Una palabra del Santo Padre:

«Y la primera (pregunta) es ésta: ¿es fácil llegar al conocimiento religioso natural, esto es, por medio de la razón; o revelado, es decir, por medio de la fe? Nosotros anticipamos la respuesta: no, no es fácil. Aunque se encuentre profundamente enraizada en el ser humano: mente, corazón, sentimiento; enraizada, decimos, la aspiración hacia Dios, no es fácil satisfacerla. Estamos esencialmente orientados hacia Él, hacia el Absoluto, hacia la razón suprema de todas las cosas, hacia el principio y el fin de todo lo que existe y ocurre; pero no conseguimos hacernos una idea adecuada de todo ello, y mucho menos una imagen sensible o fantástica satisfactoria. Nuestra religión natural, si queremos admitir una religión que, potencialmente al menos, llevamos dentro de nosotros, no será sino una búsqueda de Dios, un tentativo de acercarnos a Él.
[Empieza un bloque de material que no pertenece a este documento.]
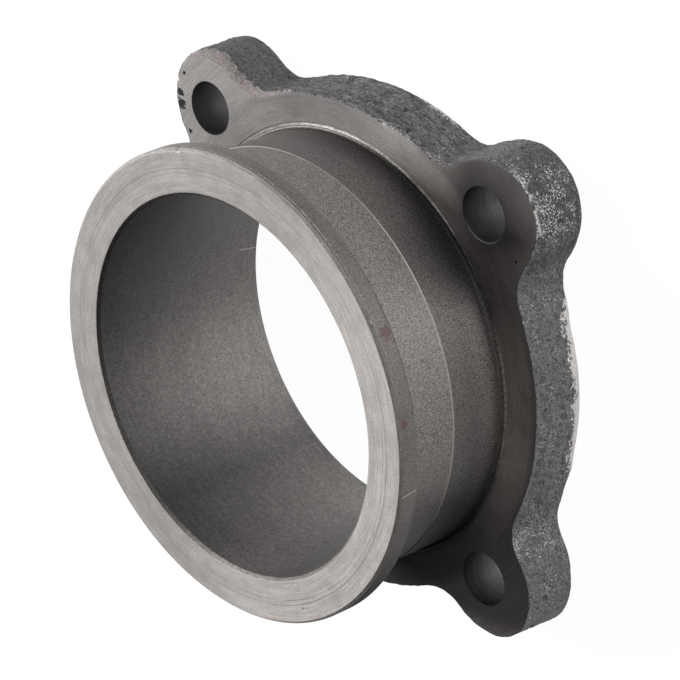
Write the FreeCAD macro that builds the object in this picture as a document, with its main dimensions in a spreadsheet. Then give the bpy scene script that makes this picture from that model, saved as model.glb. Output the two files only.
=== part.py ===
"""Exhaust flange adapter: a four-bolt cast-iron flange that ends in a V-band rim.

One casting, machined where it mates. The bore axis is +Z. The bolted flange's
mating face lies in Z = 0, and the V-band face is on top. Millimetres, degrees.
"""
import FreeCAD, Part
import math
import os
import Sketcher

SIZES = [
    # alias, value, what it is
    ("overall_height", 39.5, "flange's back face to V-band face"),
    ("bore_dia", 72.4, "gas bore"),
    ("bore_chamfer", 0.6, "bore's edge at the V-band face"),
    ("rim_dia", 90.0, "outside of the V-band rim"),
    ("rim_land", 4.2, "length of the rim's outer cylinder, with its edges"),
    ("rim_chamfer", 0.5, "front edge of the land"),
    ("rim_back_angle", 20.0, "slope of the rim's clamping face, from square"),
    ("rim_back_round", 0.8, "round between the land and the clamping face"),
    ("groove_round", 1.0, "root of the clamping groove"),
    ("neck_dia", 81.3, "neck beside the flange"),
    ("neck_length", 12.0, "flange face to the step in the neck"),
    ("neck_step", 0.15, "drop in radius at that step"),
    ("foot_round", 0.75, "round between neck and flange face"),
    ("flange_thick", 10.4, "back face to turned face"),
    ("plate_dia", 97.8, "cast plate between the ears, at its back"),
    ("ear_radius", 11.7, "cast ear, at its back"),
    ("ear_blend", 7.6, "hollow round between ear and plate"),
    ("draft_angle", 4.0, "casting draft of the plate and ears"),
    ("bolt_circle_dia", 102.0, "bolt circle"),
    ("bolt_hole_dia", 10.3, "clearance hole for the stud"),
    ("bolt_count", 4, "ears and holes"),
]


def make_sheet(doc):
    """The driving dimensions: one row each, with its alias."""
    sheet = doc.addObject("Spreadsheet::Sheet", "Sizes")
    for row, (alias, value, note) in enumerate(SIZES, start=1):
        sheet.set("A%d" % row, alias)
        sheet.set("B%d" % row, str(value))
        sheet.set("C%d" % row, note)
        sheet.setAlias("B%d" % row, alias)
    doc.recompute()
    return sheet


def origin_feature(body, role):
    """The body's own plane or axis, such as XY_Plane or Z_Axis."""
    return next(f for f in body.Origin.OriginFeatures if f.Role == role)


def add_sketch(body, name, plane, height=None):
    """An empty sketch on an origin plane, lifted by an expression if given."""
    sketch = body.newObject("Sketcher::SketchObject", name)
    sketch.AttachmentSupport = [(origin_feature(body, plane), "")]
    sketch.MapMode = "FlatFace"
    if height:
        sketch.setExpression("AttachmentOffset.Base.z", height)
    return sketch


def bind(sketch, constraint, name, expression):
    """Add a constraint under a name and drive it from the sheet."""
    index = sketch.addConstraint(constraint)
    sketch.renameConstraint(index, name)
    sketch.setExpression("Constraints." + name, expression)


# ---------------------------------------------------------------- turned form

def turned_profile(body, size):
    """Half section of all that is round, on the XZ plane (X is the radius).

    Each corner is (radius, height) in the sheet's sizes. The lines between
    corners are square, drafted or sloped as the corners say, and the rounds
    and chamfers are drawn in as sides of the outline.
    """
    sketch = add_sketch(body, "turned_profile", "XZ_Plane")
    face = "Sizes.flange_thick"
    neck = "Sizes.neck_dia / 2"
    upper = "(Sizes.neck_dia / 2 - Sizes.neck_step)"
    land_back = "(Sizes.overall_height - Sizes.rim_land)"
    slope = "tan(Sizes.rim_back_angle)"
    # the clamping face runs back and in from the rim to the upper neck
    groove = "(%s - (Sizes.rim_dia / 2 - %s) * %s)" % (land_back, upper, slope)
    # where a round starts, measured from its corner along each side
    rim_back_run = ("Sizes.rim_back_round * tan((90 - Sizes.rim_back_angle) / 2)")
    groove_run = ("Sizes.groove_round * tan((90 - Sizes.rim_back_angle) / 2)")
    sine, cosine = "sin(Sizes.rim_back_angle)", "cos(Sizes.rim_back_angle)"

    corners = [
        # name, radius, height, round that ends here (None for a straight side)
        ("bore_back", "Sizes.bore_dia / 2", "0", None),
        ("plate_back", "Sizes.plate_dia / 2", "0", None),
        ("plate_front", "Sizes.plate_dia / 2 - Sizes.flange_thick * tan(Sizes.draft_angle)",
         face, None),
        ("foot_out", neck + " + Sizes.foot_round", face, None),
        ("foot_in", neck, face + " + Sizes.foot_round", "Sizes.foot_round"),
        ("step_low", neck, face + " + Sizes.neck_length", None),
        ("step_high", upper, face + " + Sizes.neck_length + Sizes.neck_step", None),
        ("groove_low", upper, "%s - %s" % (groove, groove_run), None),
        ("groove_high", "%s + %s * %s" % (upper, groove_run, cosine),
         "%s + %s * %s" % (groove, groove_run, sine), "Sizes.groove_round"),
        ("rim_under", "Sizes.rim_dia / 2 - %s * %s" % (rim_back_run, cosine),
         "%s - %s * %s" % (land_back, rim_back_run, sine), None),
        ("rim_land", "Sizes.rim_dia / 2", "%s + %s" % (land_back, rim_back_run),
         "Sizes.rim_back_round"),
        ("rim_front", "Sizes.rim_dia / 2",
         "Sizes.overall_height - Sizes.rim_chamfer", None),
        ("face_out", "Sizes.rim_dia / 2 - Sizes.rim_chamfer", "Sizes.overall_height", None),
        ("face_in", "Sizes.bore_dia / 2 + Sizes.bore_chamfer", "Sizes.overall_height", None),
        ("bore_front", "Sizes.bore_dia / 2",
         "Sizes.overall_height - Sizes.bore_chamfer", None),
    ]
    # first drawn at the true sizes, so that the solver only has to confirm them
    at = [(size(radius), size(height)) for _, radius, height, _ in corners]
    hollow = {"foot_in", "groove_high"}          # rounds that curve into the metal
    for i, (name, _, _, round_size) in enumerate(corners):
        start, end = at[i - 1], at[i]
        a, b = FreeCAD.Vector(*start, 0), FreeCAD.Vector(*end, 0)
        if round_size is None:
            sketch.addGeometry(Part.LineSegment(a, b))
        else:
            chord = b - a
            radius = size(round_size)
            left = FreeCAD.Vector(-chord.y, chord.x, 0).normalize()
            sag = radius - math.sqrt(radius ** 2 - chord.Length ** 2 / 4)
            side = 1 if name in hollow else -1
            middle = (a + b) * 0.5 + left * (side * sag)
            sketch.addGeometry(Part.Arc(a, middle, b))
    # geometry i is the side that ends at corner i
    end_of = lambda i: (i, 2) if corners[i][3] is None else arc_end(sketch, i, at[i])
    start_of = lambda i: (i, 1) if corners[i][3] is None else arc_end(sketch, i, at[i - 1])
    count = len(corners)
    for i in range(count):
        sketch.addConstraint(Sketcher.Constraint(
            "Coincident", *end_of(i), *start_of((i + 1) % count)))
    for i, (name, radius, height, round_size) in enumerate(corners):
        point = end_of(i)
        bind(sketch, Sketcher.Constraint("DistanceX", -1, 1, *point, at[i][0]),
             name + "_r", radius)
        if height == "0":
            sketch.addConstraint(Sketcher.Constraint("PointOnObject", *point, -1))
        else:
            bind(sketch, Sketcher.Constraint("DistanceY", -1, 1, *point, at[i][1]),
                 name + "_z", height)
        if round_size is not None:
            bind(sketch, Sketcher.Constraint("Radius", i, size(round_size)),
                 name + "_round", round_size)
    return sketch


def arc_end(sketch, index, point):
    """Which end of an arc lies at a point: Sketcher stores arcs anticlockwise."""
    target = FreeCAD.Vector(*point, 0)
    near = min((1, 2), key=lambda end: sketch.getPoint(index, end).distanceToPoint(target))
    return index, near


def revolve(body, profile):
    turned = body.newObject("PartDesign::Revolution", "turned_form")
    turned.Profile = profile
    turned.ReferenceAxis = (profile, ["V_Axis"])
    turned.Angle = 360
    return turned


# ----------------------------------------------------------------------- ears

def circle_on_bolt_circle(body, name, height, dia_expression, size):
    """A sketch with one circle on the bolt circle, in the first quadrant."""
    sketch = add_sketch(body, name, "XY_Plane", height)
    along = "Sizes.bolt_circle_dia / 2 * cos(180 / Sizes.bolt_count)"
    across = "Sizes.bolt_circle_dia / 2 * sin(180 / Sizes.bolt_count)"
    centre = FreeCAD.Vector(size(along), size(across), 0)
    sketch.addGeometry(Part.Circle(centre, FreeCAD.Vector(0, 0, 1), size(dia_expression) / 2))
    bind(sketch, Sketcher.Constraint("DistanceX", -1, 1, 0, 3, centre.x), "along", along)
    bind(sketch, Sketcher.Constraint("DistanceY", -1, 1, 0, 3, centre.y), "across", across)
    bind(sketch, Sketcher.Constraint("Diameter", 0, size(dia_expression)), "dia",
         dia_expression)
    return sketch


def pattern_round_bore(body, name, feature):
    """Copies of a feature about the bore axis, one for each bolt."""
    pattern = body.newObject("PartDesign::PolarPattern", name)
    pattern.Originals = [feature]
    pattern.Axis = (origin_feature(body, "Z_Axis"), [""])
    pattern.Angle = 360
    pattern.setExpression("Occurrences", "Sizes.bolt_count")
    body.Tip = pattern
    return pattern


def add_ears(doc, body, size):
    """Four drafted ears, blended into the plate."""
    sketch = circle_on_bolt_circle(body, "ear_outline", None, "Sizes.ear_radius * 2",
                                   size)
    ear = body.newObject("PartDesign::Pad", "ear")
    ear.Profile = sketch
    ear.setExpression("Length", "Sizes.flange_thick")
    ear.setExpression("TaperAngle", "-Sizes.draft_angle")
    doc.recompute()
    ears = pattern_round_bore(body, "ears", ear)
    doc.recompute()
    blends = body.newObject("PartDesign::Fillet", "ear_blends")
    blends.Base = (ears, corner_edges(ears.Shape, size))
    blends.setExpression("Radius", "Sizes.ear_blend")
    body.Tip = blends
    doc.recompute()
    return blends


def corner_edges(shape, size):
    """The upright edges where an ear's side meets the plate's side."""
    thick = size("Sizes.flange_thick")
    found = []
    for number, edge in enumerate(shape.Edges, start=1):
        heights = sorted(v.Z for v in edge.Vertexes)
        if len(heights) != 2 or abs(heights[0]) > 0.01 or abs(heights[1] - thick) > 0.01:
            continue
        faces = shape.ancestorsOfType(edge, Part.Face)
        # a cone's own seam has one face, so it is passed over
        if len(faces) == 2 and not faces[0].isSame(faces[1]):
            found.append("Edge%d" % number)
    return found


def drill_holes(doc, body, size):
    """Clearance holes right through the ears, drilled from the turned face."""
    sketch = circle_on_bolt_circle(body, "hole_outline", "Sizes.flange_thick",
                                   "Sizes.bolt_hole_dia", size)
    hole = body.newObject("PartDesign::Pocket", "bolt_hole")
    hole.Profile = sketch
    hole.Type = "ThroughAll"
    doc.recompute()
    return pattern_round_bore(body, "bolt_holes", hole)


# ----------------------------------------------------------------------- part

def build():
    doc = FreeCAD.newDocument("exhaust_flange_adapter")
    make_sheet(doc)
    body = doc.addObject("PartDesign::Body", "flange_adapter")
    body.Label = "flange_adapter"
    doc.recompute()

    def size(expression):
        """The present value of an expression over the sheet, in mm."""
        value = body.evalExpression(expression)
        return float(getattr(value, "Value", value))

    profile = turned_profile(body, size)
    revolve(body, profile)
    doc.recompute()
    solid_before = body.Shape.Volume
    add_ears(doc, body, size)
    solid_with_ears = body.Shape.Volume
    drill_holes(doc, body, size)
    doc.recompute()
    assert solid_with_ears > solid_before, "the ears added nothing"
    assert body.Shape.Volume < solid_with_ears, "the holes cut nothing"
    return doc, [body]


def check(doc, parts):
    """Stop on any feature that failed and any shape that isn't one good solid."""
    for item in doc.Objects:
        if {"Invalid", "Error"} & set(item.State):
            raise RuntimeError("%s failed: %s" % (item.Name, item.State))
    for part in parts:
        shape = part.Shape
        if shape.isNull() or not shape.isValid() or len(shape.Solids) != 1:
            raise RuntimeError("%s is not one valid solid" % part.Label)
        box = shape.BoundBox
        print("%s: volume %.1f mm3, box %.2f x %.2f x %.2f mm" % (
            part.Label, shape.Volume, box.XLength, box.YLength, box.ZLength))


def main():
    doc, parts = build()
    check(doc, parts)
    os.makedirs("parts", exist_ok=True)
    for part in parts:
        part.Shape.exportStep("parts/%s.step" % part.Label)


main()
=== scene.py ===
import math

import bmesh
import bpy
import numpy as np
from mathutils import Matrix, Vector, noise


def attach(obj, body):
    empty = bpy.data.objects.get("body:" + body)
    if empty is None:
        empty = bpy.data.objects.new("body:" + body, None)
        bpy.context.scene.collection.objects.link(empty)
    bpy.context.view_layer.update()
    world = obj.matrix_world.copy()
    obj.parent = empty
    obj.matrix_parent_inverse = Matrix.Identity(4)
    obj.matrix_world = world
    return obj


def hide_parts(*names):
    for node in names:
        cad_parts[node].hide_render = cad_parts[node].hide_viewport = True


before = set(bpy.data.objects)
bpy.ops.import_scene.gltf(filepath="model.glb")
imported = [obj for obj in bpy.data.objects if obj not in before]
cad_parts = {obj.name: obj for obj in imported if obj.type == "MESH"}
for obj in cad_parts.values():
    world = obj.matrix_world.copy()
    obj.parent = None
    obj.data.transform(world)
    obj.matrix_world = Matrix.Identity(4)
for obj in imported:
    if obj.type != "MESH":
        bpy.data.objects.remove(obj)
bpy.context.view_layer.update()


# ---------------------------------------------------------------------------
# The camera stands a little above and to the right, with a long lens, and is
# turned so that the adapter stands on two of its ears as it does on a bench.
ahead = Vector((-0.66576, -0.42122, -0.61591)).normalized()
upward = Vector((-0.29723, 0.90682, -0.29888)).normalized()
across = ahead.cross(upward)
camera_data = bpy.data.cameras.new("camera")
camera_data.lens = 206.32
camera_data.sensor_width = 36
camera_data.clip_start, camera_data.clip_end = 0.05, 20
camera = bpy.data.objects.new("camera", camera_data)
camera.matrix_world = (Matrix.Translation((0.4785, 0.30332, 0.45442))
                       @ Matrix((across, upward, -ahead)).transposed().to_4x4())
bpy.context.scene.collection.objects.link(camera)
bpy.context.scene.camera = camera


# ---------------------------------------------------------------------------
# The cast edge of the flange. Grey iron from a sand mould, the one surface
# that is left as cast: grained, wavy and pitted, drawn 4 degrees, and a little
# out of true with the bore that was machined into it afterwards.
FLANGE = 10.4           # thickness, and everything here is in millimetres
PLATE_R, EAR_R, HOLLOW_R = 48.9, 11.7, 7.6      # at the back, where the draft starts
DRAFT = math.tan(math.radians(4))
BOLT_CIRCLE_R = 51.0
COLUMN = 0.31           # spacing of the mesh round the edge
SAND = Vector((3.1, 7.7, 1.3))                  # where in the noise the skin is taken

mm = bmesh.new()        # the whole casting is one mesh, in millimetres until it is done
bare_and_glint_layer = mm.verts.layers.float.new("bare")      # 1 where the skin is ground or worn away, and where a highlight is painted along one lobe
rolled_layer = mm.verts.layers.float.new("rolled")  # 1 where the edge of the turned face rolls over
relief_layer = mm.verts.layers.float.new("relief")  # how far the skin stands proud, 0.5 is level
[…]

 Aquellos mismos que, por el hecho de que piensan y quieren, dicen que llegan a la idea de Dios cual íntimo y sumo coeficiente de la verdad del pensamiento y de la bondad del querer, deben admitir la naturaleza indeterminada, y por esto nebulosa, de esta inicial y seminal conquista de Dios. Él se encuentra en el vértice de los deseos, Él se encuentra en la raíz de las búsquedas, Él está bajo el velo de una intuida inmanencia; pero Dios sigue siendo misterio, y por esto, tormento y drama del espíritu humano.
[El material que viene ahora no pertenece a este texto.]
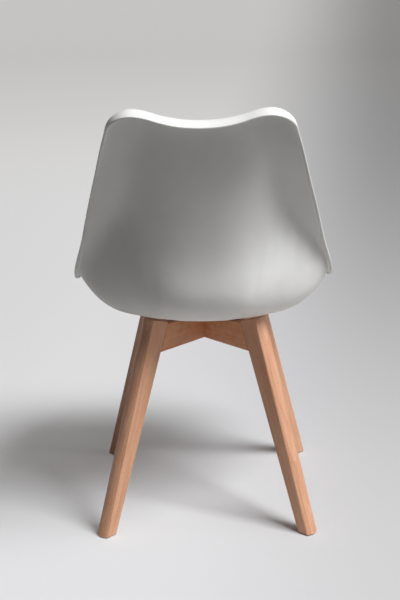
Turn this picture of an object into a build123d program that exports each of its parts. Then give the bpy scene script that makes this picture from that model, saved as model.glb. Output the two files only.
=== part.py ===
from build123d import *
import os
from math import atan2, cos, pi, sin

os.makedirs("parts", exist_ok=True)

# A dining chair: a moulded bucket shell with a seat pad, on a crossed beech frame with four
# splayed legs. Millimetres, +Z up. The sitter faces -Y, and the origin lies on the floor under
# the middle of the whole chair. The back leans out behind, so the legs stand forward of it.

# ---------------------------------------------------------------- driving dimensions

# Leg frame. Legs and rails stand on the diagonals, so each is drawn in the XZ plane, with X as
# the radius from the crossing of the rails, and is then turned into its place.
frame_y = -51.25
wood_thickness = 28.4
frame_top = 386.0
rail_depth = 52.0
leg_outer_at_floor = 281.0
leg_outer_slope = 1 / 3
leg_inner_at_floor = 258.0
leg_inner_slope = 0.381
leg_crown = 5.0
leg_top_inner = 389.0
leg_blank_top = 412.0
leg_outer_round = 2.5
leg_inner_round = 1.5
rail_round = 2.0
corners = {"rear_right": 45, "rear_left": 135, "front_left": 225, "front_right": 315}

glide_height = 2.5
glide_diameter = 18.0
nail_diameter = 2.0
nail_length = 16.0
nail_start = 1.2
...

 Sabemos esto quizás por alguna íntima y deslumbrante experiencia personal; lo sabemos por las páginas más altas de los místicos y de los poetas; y lo sabemos también por los libros que consideramos divinos: dice, por ejemplo, el evangelista‑águila San Juan: «nunca nadie ha visto a Dios» (Jn 1, 18); y del mismo modo, San Pablo: «las cosas de Dios nadie las conoce sino el Espíritu de Dios» (1 Cor 2, 11). No hay que asombrarse, pues, si la cuestión religiosa ha sido difícil desde siempre; y para muchos, superficiales o supersticiosos, permanece tan presente al espíritu como insoluble….
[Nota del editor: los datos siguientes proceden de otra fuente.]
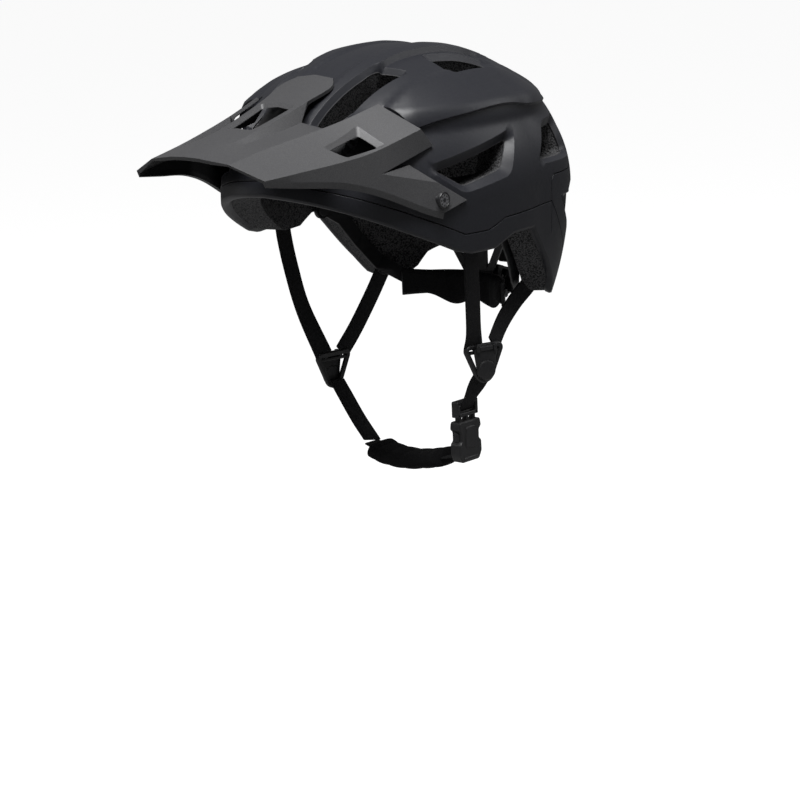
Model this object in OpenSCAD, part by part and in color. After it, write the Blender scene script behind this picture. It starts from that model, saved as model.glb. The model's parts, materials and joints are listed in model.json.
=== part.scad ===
// Half-shell cycling helmet with a tilting visor, dial retention, chin strap and rear goggle cord.
// Millimetres. +X is the wearer's left, +Y the rear, +Z up; the origin is the middle of the head
// opening at ear-rim height.

/* [Shell] */
// Half width of the shell at its widest belt
shell_half_width = 107.5; // [100:0.5:112]
// Distance from the belt centre to the front of the shell
front_reach = 138; // [130:1:144]
// Distance from the belt centre to the back of the shell
rear_reach = 129; // [124:1:134]
// Height of the crown above the belt
crown_rise = 101; // [96:1:106]
// Thickness of the outer shell
shell_t = 1.2; // [0.8:0.1:2]
// Thickness of the foam liner with its shell
foam_t = 28; // [26:1:30]

/* [Visor] */
// Thickness of the visor plate
visor_t = 2.4; // [2:0.1:3]
// Radius of the visor screw shank
screw_r = 3; // [2.5:0.1:3.5]
// Radius of the visor screw head
screw_head_r = 5.6; // [5:0.1:6.5]

/* [Retention] */
// Radius of the dial knob
dial_r = 14; // [12:0.5:16]
// Lean of the dial face towards the ground
dial_lean = 18; // [10:1:24]
// Height of the adjusting bands
band_h = 11; // [9:1:12]

/* [Straps] */
// Width of the webbing
webbing_w = 15; // [14:0.5:16]
// Thickness of the webbing
webbing_t = 1.4; // [1:0.1:1.8]

/* [Hidden] */
// Widest level of the shell
belt = [0, 6, 30];
// Lowest level of the dome solid and number of its sides
below = 60;
around = 56;
// How much the shell narrows below the belt, per square millimetre of drop
taper_side = 0.0016;
taper_front = 0.0008;
taper_rear = 0.0035;
// Swell of the tail of the shell and the heights where it starts, is full and fades
tail_swell = 11;
swell_start = 68;
swell_full = 96;
swell_fade = 108;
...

 ¿Qué diremos, pues? ¿Es difícil, irremediablemente difícil, este problema de la religión y de la fe? ¿Es insuperable, insoluble? ¿Podemos considerarlo entonces inútil, superfluo, más aún, atormentador y nocivo? ¡Hay quién lo dice! Pero observad qué dramático es este problema: ¡es un problema ineludible! Ineludible por los datos evidentes de verdad y de realidad que contiene; ineludible por la suerte inefable de tragedia y de perdición, o de salvación, de felicidad, de vida, que este problema nos impone a cada uno de nosotros en nuestro destino existencial. ¿Y entonces? ¡Entonces comprendemos a Cristo! Comprendemos su venida, su palabra, su salvación… Él es el camino… ¡Reflexionad sobre esto!».

 Pablo VI. El problema de la fe, Catequesis, 26 de enero de 1972

 Vivamos nuestro Domingo a lo largo de la semana 

  1. Necesitamos tener una fe viva y operante. San Pablo nos recuerda en su segunda carta a Timoteo: «Aviva el fuego de la gracia de Dios que recibiste…porque Dios no nos ha dado un espíritu cobarde, sino un espíritu de energía, amor y buen juicio. No tengas miedo de dar la cara por Nuestro Señor». ¿Cómo vivo mi fe? ¿Es viva…?
  1. «¡Creo Señor…pero aumenta mi fe!» Pidamos, con humildad, al Señor de la Vida que aumente nuestra fe y pongamos los medios concretos para vivirla a lo largo de nuestra vida cotidiana. 
  1. Leamos en el Catecismo de la Iglesia Católica los numerales: 153 – 166.

[1] El impío es considerado el que carece de rectitud en sus intenciones y en su obrar. Es el falto de piedad. Contrario y hostil a la religión.

[2] Soberbio en hebreo es el que se infla.

[3] Ver Rom 1,17 y Gal 3,11.

[4] En el lenguaje bíblico el  «siete» generalmente no tiene valor numérico; no quiere decir una unidad más que seis y una menos que ocho; el siete expresa plenitud. “Siete veces al día” significa siempre. No hay límite al perdón.

[5] Catecismo de la Iglesia Católica,153.

[6] «Siervos inútiles»: este calificativo (ajreios = inútil, bueno para nada) no parece bien adaptado al contexto, puesto que el hincapié se hace en el estado mismo de siervo; pero es la traducción literal (y tradicional) del término griego. Podíamos entender mejor «pobres siervos» ya que el adjetivo «pobres» califica la situación de los siervos, no sus disposiciones morales.

[7] Catecismo de la Iglesia Católica, 733.